Le groupe tourne régulièrement dans toute l’Europe mais, hélas, peu en France, même si les admirateurs de Green peuvent l’applaudir pour quelques dates en 2001, notamment à Paris au Trabendo. Sur scène, il revisite, en plus des titres de ses albums récents, les classiques de l’époque Fleetwood Mac, et retrouve par moments la brillance de ces meilleures années, même si Nigel Watson, qui imite parfaitement le son original de Green, doit compenser quelques moments d’absence. Dans les coulisses du Trabendo, il ne cache pas sa surprise en se découvrant des admirateurs qui n’étaient pas nés lorsqu’il dominait la scène blues britannique…

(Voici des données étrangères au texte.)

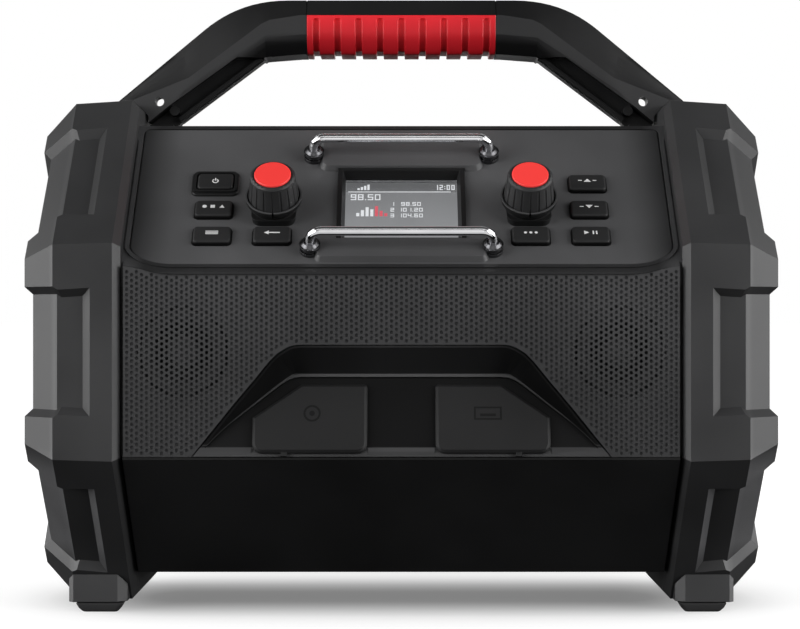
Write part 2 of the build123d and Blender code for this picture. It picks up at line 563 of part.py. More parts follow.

L’aventure du Splinter Group prend fin en 2004, les traitements suivis par Green nuisant à sa concentration. Une nouvelle tentative de retour, sous le nom Peter Green and Friends, aboutit à quelques concerts en 2009 et 2010, mais s’avère sans suite, Green restant silencieux jusqu’à son récent décès. Il y a quelques mois à peine, une certaine élite du rock – Billy Gibbons de ZZ Top, David Gilmour, Pete Townshend, Noel Gallagher d’Oasis et quelques autres, dont le revenant Jeremy Spencer, se réunissait à l’invitation de Mick Fleetwood pour lui rendre un hommage spectaculaire, qui fera office de dernier salut à une des figures les plus attachantes de la scène blues britannique des années 1960.